[Start of Source excerpt]
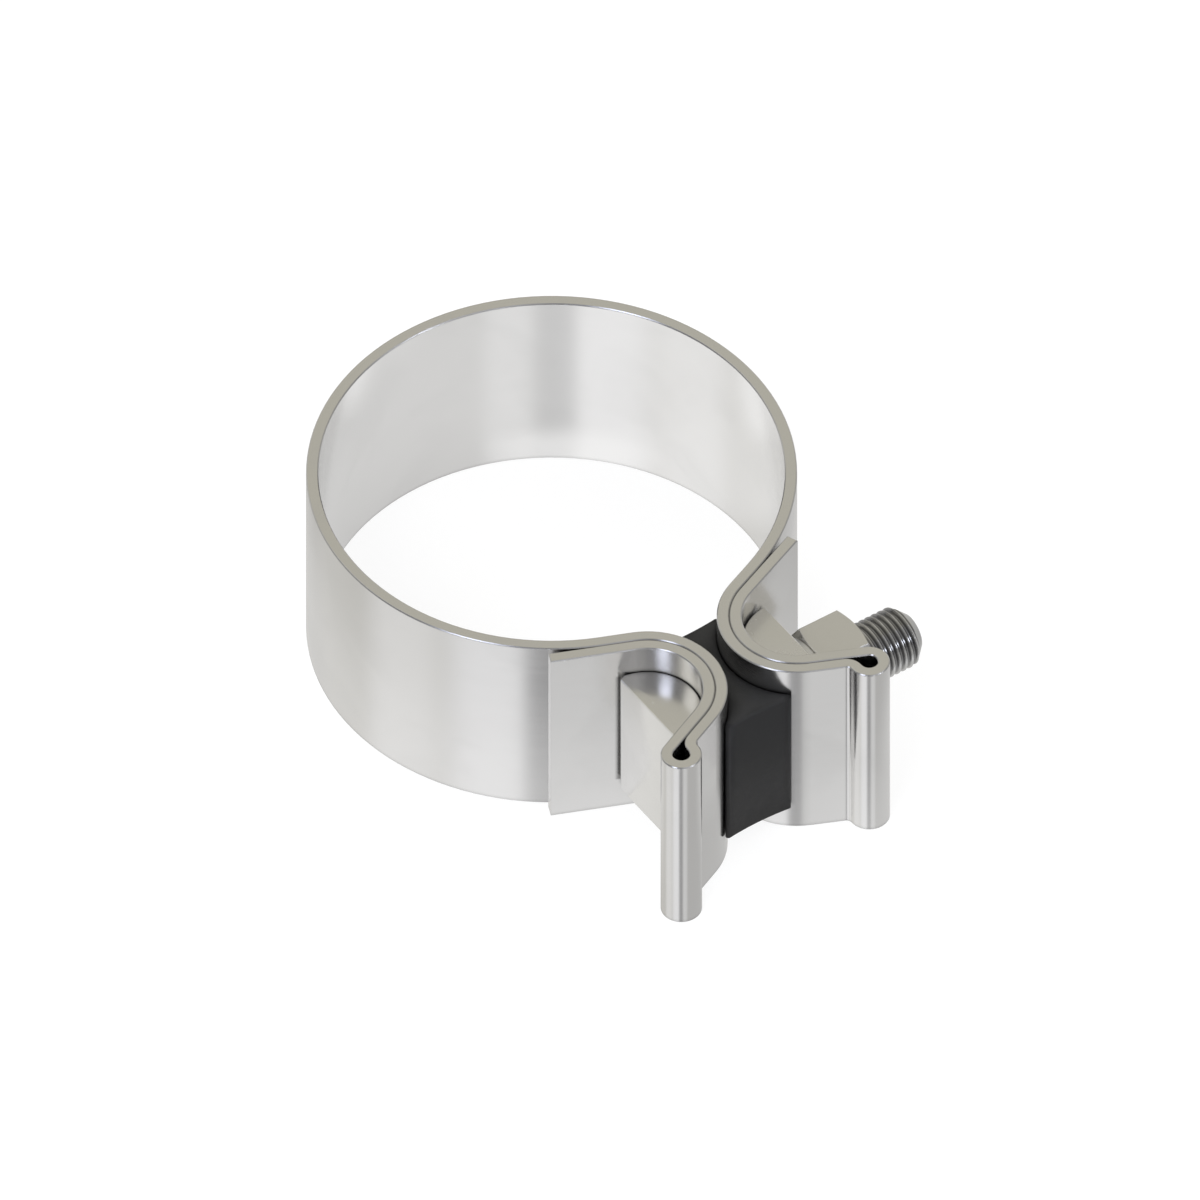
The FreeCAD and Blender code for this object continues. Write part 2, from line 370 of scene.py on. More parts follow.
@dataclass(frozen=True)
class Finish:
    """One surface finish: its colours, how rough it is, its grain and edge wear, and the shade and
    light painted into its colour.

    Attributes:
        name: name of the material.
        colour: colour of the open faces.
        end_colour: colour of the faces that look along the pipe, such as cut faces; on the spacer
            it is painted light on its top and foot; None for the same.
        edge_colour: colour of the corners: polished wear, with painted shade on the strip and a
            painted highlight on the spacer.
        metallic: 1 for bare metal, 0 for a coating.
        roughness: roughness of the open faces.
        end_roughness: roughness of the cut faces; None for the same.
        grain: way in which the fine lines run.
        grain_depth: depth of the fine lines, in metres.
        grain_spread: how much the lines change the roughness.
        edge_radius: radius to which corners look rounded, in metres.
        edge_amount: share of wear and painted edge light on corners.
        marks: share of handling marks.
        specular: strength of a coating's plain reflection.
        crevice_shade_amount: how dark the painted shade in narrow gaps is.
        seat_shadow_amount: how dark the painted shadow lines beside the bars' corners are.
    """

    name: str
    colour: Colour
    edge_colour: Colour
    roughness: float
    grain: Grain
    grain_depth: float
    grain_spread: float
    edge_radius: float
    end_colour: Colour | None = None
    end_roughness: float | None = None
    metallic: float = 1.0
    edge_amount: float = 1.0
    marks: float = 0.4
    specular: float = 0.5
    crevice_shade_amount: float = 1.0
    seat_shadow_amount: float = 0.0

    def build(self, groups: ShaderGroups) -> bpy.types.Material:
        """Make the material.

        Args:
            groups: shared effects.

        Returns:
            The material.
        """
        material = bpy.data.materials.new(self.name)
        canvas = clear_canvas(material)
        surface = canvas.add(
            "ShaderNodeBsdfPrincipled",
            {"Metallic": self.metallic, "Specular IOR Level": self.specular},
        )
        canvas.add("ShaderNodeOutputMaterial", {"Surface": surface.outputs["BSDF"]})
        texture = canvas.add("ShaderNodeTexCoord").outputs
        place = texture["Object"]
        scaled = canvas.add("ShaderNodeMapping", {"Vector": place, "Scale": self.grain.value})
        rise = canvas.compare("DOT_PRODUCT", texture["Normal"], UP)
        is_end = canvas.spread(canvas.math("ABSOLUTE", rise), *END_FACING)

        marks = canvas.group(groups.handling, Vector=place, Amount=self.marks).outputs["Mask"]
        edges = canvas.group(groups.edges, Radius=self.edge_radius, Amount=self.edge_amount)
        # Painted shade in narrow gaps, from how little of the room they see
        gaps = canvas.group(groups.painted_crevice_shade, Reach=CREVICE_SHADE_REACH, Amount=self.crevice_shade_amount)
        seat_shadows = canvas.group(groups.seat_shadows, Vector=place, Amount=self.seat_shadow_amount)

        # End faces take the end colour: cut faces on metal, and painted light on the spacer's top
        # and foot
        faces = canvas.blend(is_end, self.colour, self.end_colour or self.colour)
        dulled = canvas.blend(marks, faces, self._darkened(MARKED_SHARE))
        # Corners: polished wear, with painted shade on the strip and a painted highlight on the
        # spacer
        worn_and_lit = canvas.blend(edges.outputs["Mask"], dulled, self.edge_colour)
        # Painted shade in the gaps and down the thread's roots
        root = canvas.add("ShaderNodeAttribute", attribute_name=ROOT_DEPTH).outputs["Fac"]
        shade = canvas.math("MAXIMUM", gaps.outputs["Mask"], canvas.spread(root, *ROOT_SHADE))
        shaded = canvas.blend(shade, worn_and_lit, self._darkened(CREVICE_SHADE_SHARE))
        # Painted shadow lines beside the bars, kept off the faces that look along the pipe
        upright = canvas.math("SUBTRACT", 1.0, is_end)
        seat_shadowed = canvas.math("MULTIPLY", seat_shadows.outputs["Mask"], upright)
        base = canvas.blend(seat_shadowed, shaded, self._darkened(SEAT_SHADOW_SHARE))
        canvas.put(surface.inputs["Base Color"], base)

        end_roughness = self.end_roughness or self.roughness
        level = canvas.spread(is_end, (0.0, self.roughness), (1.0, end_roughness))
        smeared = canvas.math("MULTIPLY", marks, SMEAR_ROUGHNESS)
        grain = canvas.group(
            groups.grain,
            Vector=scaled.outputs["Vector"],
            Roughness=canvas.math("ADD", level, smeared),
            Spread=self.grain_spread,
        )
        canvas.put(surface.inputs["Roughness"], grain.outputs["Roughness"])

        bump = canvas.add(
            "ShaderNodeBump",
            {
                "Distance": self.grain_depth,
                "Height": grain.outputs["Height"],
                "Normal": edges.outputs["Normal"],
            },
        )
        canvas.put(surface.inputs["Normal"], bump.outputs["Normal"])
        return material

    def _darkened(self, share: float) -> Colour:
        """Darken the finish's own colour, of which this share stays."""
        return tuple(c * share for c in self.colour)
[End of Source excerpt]
# Task prompt:
Select all lines in the listing above where the word "this" appears, and show them.

# The solution:
The FreeCAD and Blender code for this object continues. Write part 2, from line 370 of scene.py on. More parts follow.
        """Darken the finish's own colour, of which this share stays."""